Write the listing out again, all of it, word for word.

======== Data shown ========

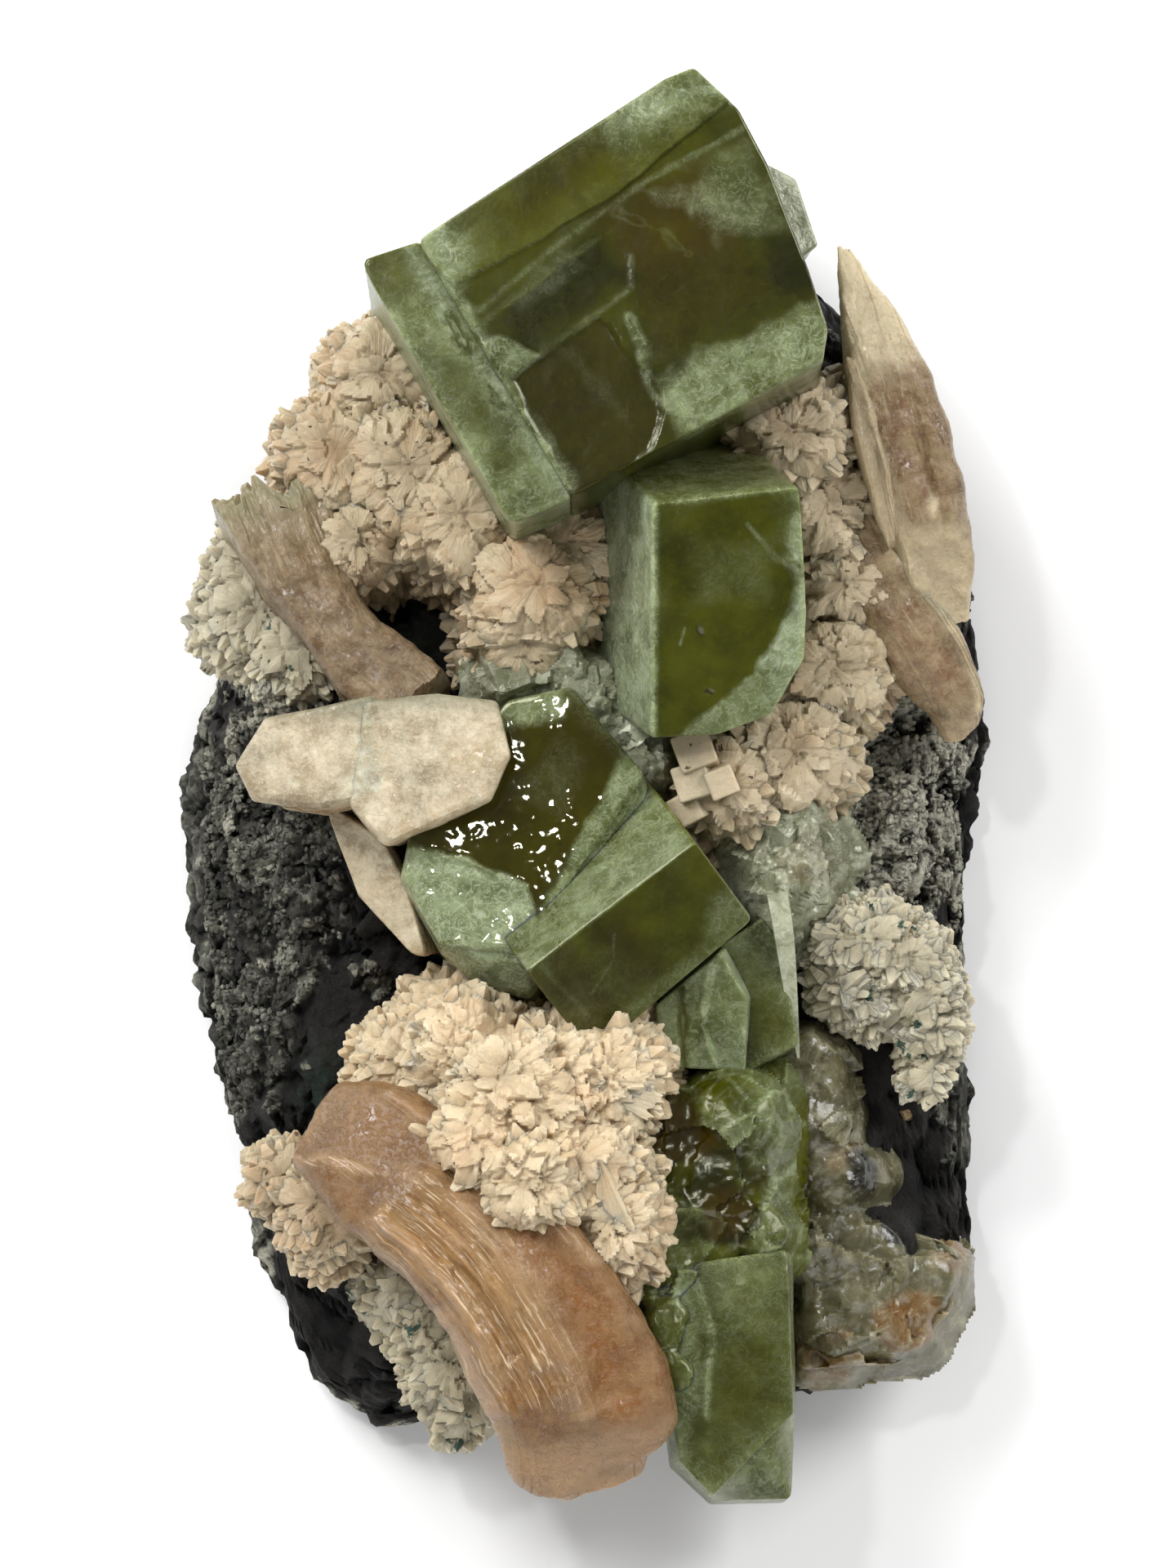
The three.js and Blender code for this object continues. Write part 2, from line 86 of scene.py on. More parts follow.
def cells(points, size, seed=0):
    # scattered seeds, one to a cube of the given size: distance to the nearest and the second nearest
    # as a share of size, a random number of the nearest, and the step from it to the point in mm
    q = points / size
    low = np.floor(q)
    first = np.full(points.shape[:-1], 9.0)
    second = first.copy()
    tone = np.zeros_like(first)
    step = np.zeros_like(points)
    for offset in itertools.product((-1, 0, 1), repeat=3):
        cube = low + offset
        seedPoint = cube + np.stack([hashed(cube, seed + axis) for axis in range(3)], axis=-1)
        away = q - seedPoint
        distance = np.linalg.norm(away, axis=-1)
        nearer = distance < first
        second = np.where(nearer, first, np.minimum(second, distance))
        tone = np.where(nearer, hashed(cube, seed + 7), tone)
        step = np.where(nearer[..., None], away * size, step)
        first = np.minimum(first, distance)
    return first, second, tone, step


def patches(x, y, spots):
    # soft round spots, given as x, y, radius and strength, the strongest at each point
    shares = [strength * np.exp(-(((x - a) ** 2 + (y - b) ** 2) / radius**2)) for a, b, radius,
              strength in spots]
    return np.max(shares, axis=0)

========

Full solution:
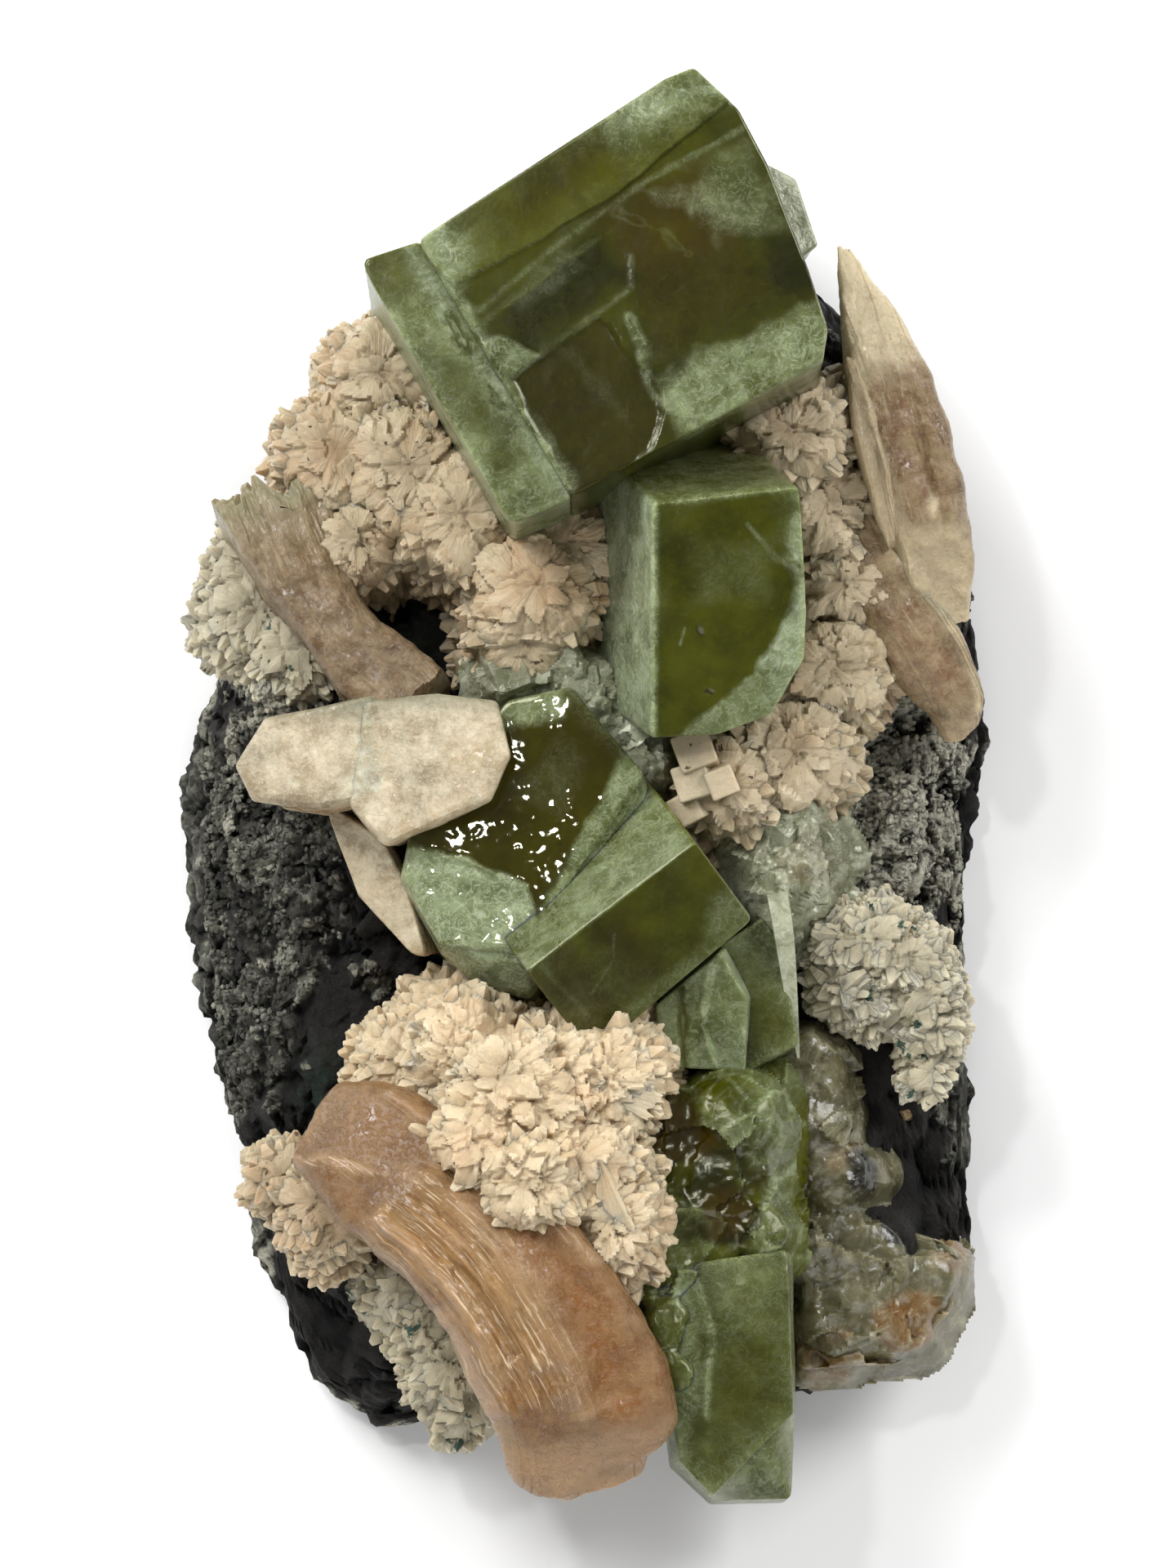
The three.js and Blender code for this object continues. Write part 2, from line 86 of scene.py on. More parts follow.
def cells(points, size, seed=0):
    # scattered seeds, one to a cube of the given size: distance to the nearest and the second nearest
    # as a share of size, a random number of the nearest, and the step from it to the point in mm
    q = points / size
    low = np.floor(q)
    first = np.full(points.shape[:-1], 9.0)
    second = first.copy()
    tone = np.zeros_like(first)
    step = np.zeros_like(points)
    for offset in itertools.product((-1, 0, 1), repeat=3):
        cube = low + offset
        seedPoint = cube + np.stack([hashed(cube, seed + axis) for axis in range(3)], axis=-1)
        away = q - seedPoint
        distance = np.linalg.norm(away, axis=-1)
        nearer = distance < first
        second = np.where(nearer, first, np.minimum(second, distance))
        tone = np.where(nearer, hashed(cube, seed + 7), tone)
        step = np.where(nearer[..., None], away * size, step)
        first = np.minimum(first, distance)
    return first, second, tone, step


def patches(x, y, spots):
    # soft round spots, given as x, y, radius and strength, the strongest at each point
    shares = [strength * np.exp(-(((x - a) ** 2 + (y - b) ** 2) / radius**2)) for a, b, radius,
              strength in spots]
    return np.max(shares, axis=0)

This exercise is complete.